### Request
Reproduce every entry exactly, without alteration.

### Input rows
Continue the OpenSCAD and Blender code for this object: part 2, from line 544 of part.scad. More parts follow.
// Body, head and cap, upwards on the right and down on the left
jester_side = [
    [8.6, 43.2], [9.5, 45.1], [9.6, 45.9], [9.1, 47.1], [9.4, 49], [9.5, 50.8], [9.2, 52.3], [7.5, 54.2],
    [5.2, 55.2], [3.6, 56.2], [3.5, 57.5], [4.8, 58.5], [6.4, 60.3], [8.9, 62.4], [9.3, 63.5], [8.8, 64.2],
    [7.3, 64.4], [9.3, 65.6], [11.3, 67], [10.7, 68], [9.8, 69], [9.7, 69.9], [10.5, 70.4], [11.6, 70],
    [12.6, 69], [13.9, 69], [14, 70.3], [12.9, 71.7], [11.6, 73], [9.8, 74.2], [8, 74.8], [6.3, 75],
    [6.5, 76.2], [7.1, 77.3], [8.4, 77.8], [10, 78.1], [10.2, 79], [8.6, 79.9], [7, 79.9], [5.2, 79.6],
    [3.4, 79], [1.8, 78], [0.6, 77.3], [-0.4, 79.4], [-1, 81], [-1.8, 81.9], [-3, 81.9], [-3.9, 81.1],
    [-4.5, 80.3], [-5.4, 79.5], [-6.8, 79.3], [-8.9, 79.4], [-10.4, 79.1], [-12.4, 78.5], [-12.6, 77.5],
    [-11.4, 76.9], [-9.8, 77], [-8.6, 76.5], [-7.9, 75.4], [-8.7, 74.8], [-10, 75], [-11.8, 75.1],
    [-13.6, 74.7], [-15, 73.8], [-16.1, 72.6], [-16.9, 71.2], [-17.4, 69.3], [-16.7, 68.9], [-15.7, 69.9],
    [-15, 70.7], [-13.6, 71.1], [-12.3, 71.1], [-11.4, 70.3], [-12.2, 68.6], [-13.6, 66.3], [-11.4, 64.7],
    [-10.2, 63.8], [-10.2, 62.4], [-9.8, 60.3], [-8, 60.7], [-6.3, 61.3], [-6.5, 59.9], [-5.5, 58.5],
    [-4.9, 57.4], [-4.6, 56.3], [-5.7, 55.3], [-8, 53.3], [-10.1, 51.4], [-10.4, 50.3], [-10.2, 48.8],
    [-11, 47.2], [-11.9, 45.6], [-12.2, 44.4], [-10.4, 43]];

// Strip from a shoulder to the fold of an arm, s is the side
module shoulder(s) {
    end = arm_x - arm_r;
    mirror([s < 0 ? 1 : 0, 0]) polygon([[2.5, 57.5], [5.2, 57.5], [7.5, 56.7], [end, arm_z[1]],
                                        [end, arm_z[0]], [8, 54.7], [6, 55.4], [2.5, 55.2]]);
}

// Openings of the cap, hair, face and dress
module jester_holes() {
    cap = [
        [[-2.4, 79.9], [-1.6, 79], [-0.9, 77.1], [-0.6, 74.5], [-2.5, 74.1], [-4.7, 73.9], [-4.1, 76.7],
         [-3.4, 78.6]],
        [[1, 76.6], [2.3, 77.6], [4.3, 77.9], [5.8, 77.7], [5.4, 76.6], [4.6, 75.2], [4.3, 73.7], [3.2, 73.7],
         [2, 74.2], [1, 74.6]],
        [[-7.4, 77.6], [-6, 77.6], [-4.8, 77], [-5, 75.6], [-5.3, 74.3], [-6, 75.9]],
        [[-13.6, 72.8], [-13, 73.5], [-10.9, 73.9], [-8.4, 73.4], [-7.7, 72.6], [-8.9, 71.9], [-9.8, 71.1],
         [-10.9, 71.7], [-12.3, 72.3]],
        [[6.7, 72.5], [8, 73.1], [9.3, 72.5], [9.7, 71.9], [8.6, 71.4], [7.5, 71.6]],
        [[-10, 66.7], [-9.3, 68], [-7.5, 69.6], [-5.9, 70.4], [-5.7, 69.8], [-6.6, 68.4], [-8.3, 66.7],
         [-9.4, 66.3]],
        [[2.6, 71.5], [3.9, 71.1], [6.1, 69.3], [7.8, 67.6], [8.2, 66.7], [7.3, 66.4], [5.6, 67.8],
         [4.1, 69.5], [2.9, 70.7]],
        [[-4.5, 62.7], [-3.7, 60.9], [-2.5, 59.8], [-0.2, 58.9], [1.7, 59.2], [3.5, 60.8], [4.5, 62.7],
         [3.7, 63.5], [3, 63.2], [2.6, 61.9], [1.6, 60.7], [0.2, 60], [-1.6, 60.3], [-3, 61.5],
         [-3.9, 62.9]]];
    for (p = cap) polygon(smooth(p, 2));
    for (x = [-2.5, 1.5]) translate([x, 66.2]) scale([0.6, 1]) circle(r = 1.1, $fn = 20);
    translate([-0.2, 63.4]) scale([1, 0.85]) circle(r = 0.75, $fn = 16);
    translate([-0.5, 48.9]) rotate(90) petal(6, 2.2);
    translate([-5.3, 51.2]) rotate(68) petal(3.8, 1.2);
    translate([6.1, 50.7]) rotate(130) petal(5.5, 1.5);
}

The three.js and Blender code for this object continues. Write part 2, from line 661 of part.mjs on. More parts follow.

### Task result
Continue the OpenSCAD and Blender code for this object: part 2, from line 544 of part.scad. More parts follow.
// Body, head and cap, upwards on the right and down on the left
jester_side = [
    [8.6, 43.2], [9.5, 45.1], [9.6, 45.9], [9.1, 47.1], [9.4, 49], [9.5, 50.8], [9.2, 52.3], [7.5, 54.2],
    [5.2, 55.2], [3.6, 56.2], [3.5, 57.5], [4.8, 58.5], [6.4, 60.3], [8.9, 62.4], [9.3, 63.5], [8.8, 64.2],
    [7.3, 64.4], [9.3, 65.6], [11.3, 67], [10.7, 68], [9.8, 69], [9.7, 69.9], [10.5, 70.4], [11.6, 70],
    [12.6, 69], [13.9, 69], [14, 70.3], [12.9, 71.7], [11.6, 73], [9.8, 74.2], [8, 74.8], [6.3, 75],
    [6.5, 76.2], [7.1, 77.3], [8.4, 77.8], [10, 78.1], [10.2, 79], [8.6, 79.9], [7, 79.9], [5.2, 79.6],
    [3.4, 79], [1.8, 78], [0.6, 77.3], [-0.4, 79.4], [-1, 81], [-1.8, 81.9], [-3, 81.9], [-3.9, 81.1],
    [-4.5, 80.3], [-5.4, 79.5], [-6.8, 79.3], [-8.9, 79.4], [-10.4, 79.1], [-12.4, 78.5], [-12.6, 77.5],
    [-11.4, 76.9], [-9.8, 77], [-8.6, 76.5], [-7.9, 75.4], [-8.7, 74.8], [-10, 75], [-11.8, 75.1],
    [-13.6, 74.7], [-15, 73.8], [-16.1, 72.6], [-16.9, 71.2], [-17.4, 69.3], [-16.7, 68.9], [-15.7, 69.9],
    [-15, 70.7], [-13.6, 71.1], [-12.3, 71.1], [-11.4, 70.3], [-12.2, 68.6], [-13.6, 66.3], [-11.4, 64.7],
    [-10.2, 63.8], [-10.2, 62.4], [-9.8, 60.3], [-8, 60.7], [-6.3, 61.3], [-6.5, 59.9], [-5.5, 58.5],
    [-4.9, 57.4], [-4.6, 56.3], [-5.7, 55.3], [-8, 53.3], [-10.1, 51.4], [-10.4, 50.3], [-10.2, 48.8],
    [-11, 47.2], [-11.9, 45.6], [-12.2, 44.4], [-10.4, 43]];

// Strip from a shoulder to the fold of an arm, s is the side
module shoulder(s) {
    end = arm_x - arm_r;
    mirror([s < 0 ? 1 : 0, 0]) polygon([[2.5, 57.5], [5.2, 57.5], [7.5, 56.7], [end, arm_z[1]],
                                        [end, arm_z[0]], [8, 54.7], [6, 55.4], [2.5, 55.2]]);
}

// Openings of the cap, hair, face and dress
module jester_holes() {
    cap = [
        [[-2.4, 79.9], [-1.6, 79], [-0.9, 77.1], [-0.6, 74.5], [-2.5, 74.1], [-4.7, 73.9], [-4.1, 76.7],
         [-3.4, 78.6]],
        [[1, 76.6], [2.3, 77.6], [4.3, 77.9], [5.8, 77.7], [5.4, 76.6], [4.6, 75.2], [4.3, 73.7], [3.2, 73.7],
         [2, 74.2], [1, 74.6]],
        [[-7.4, 77.6], [-6, 77.6], [-4.8, 77], [-5, 75.6], [-5.3, 74.3], [-6, 75.9]],
        [[-13.6, 72.8], [-13, 73.5], [-10.9, 73.9], [-8.4, 73.4], [-7.7, 72.6], [-8.9, 71.9], [-9.8, 71.1],
         [-10.9, 71.7], [-12.3, 72.3]],
        [[6.7, 72.5], [8, 73.1], [9.3, 72.5], [9.7, 71.9], [8.6, 71.4], [7.5, 71.6]],
        [[-10, 66.7], [-9.3, 68], [-7.5, 69.6], [-5.9, 70.4], [-5.7, 69.8], [-6.6, 68.4], [-8.3, 66.7],
         [-9.4, 66.3]],
        [[2.6, 71.5], [3.9, 71.1], [6.1, 69.3], [7.8, 67.6], [8.2, 66.7], [7.3, 66.4], [5.6, 67.8],
         [4.1, 69.5], [2.9, 70.7]],
        [[-4.5, 62.7], [-3.7, 60.9], [-2.5, 59.8], [-0.2, 58.9], [1.7, 59.2], [3.5, 60.8], [4.5, 62.7],
         [3.7, 63.5], [3, 63.2], [2.6, 61.9], [1.6, 60.7], [0.2, 60], [-1.6, 60.3], [-3, 61.5],
         [-3.9, 62.9]]];
    for (p = cap) polygon(smooth(p, 2));
    for (x = [-2.5, 1.5]) translate([x, 66.2]) scale([0.6, 1]) circle(r = 1.1, $fn = 20);
    translate([-0.2, 63.4]) scale([1, 0.85]) circle(r = 0.75, $fn = 16);
    translate([-0.5, 48.9]) rotate(90) petal(6, 2.2);
    translate([-5.3, 51.2]) rotate(68) petal(3.8, 1.2);
    translate([6.1, 50.7]) rotate(130) petal(5.5, 1.5);
}

The three.js and Blender code for this object continues. Write part 2, from line 661 of part.mjs on. More parts follow.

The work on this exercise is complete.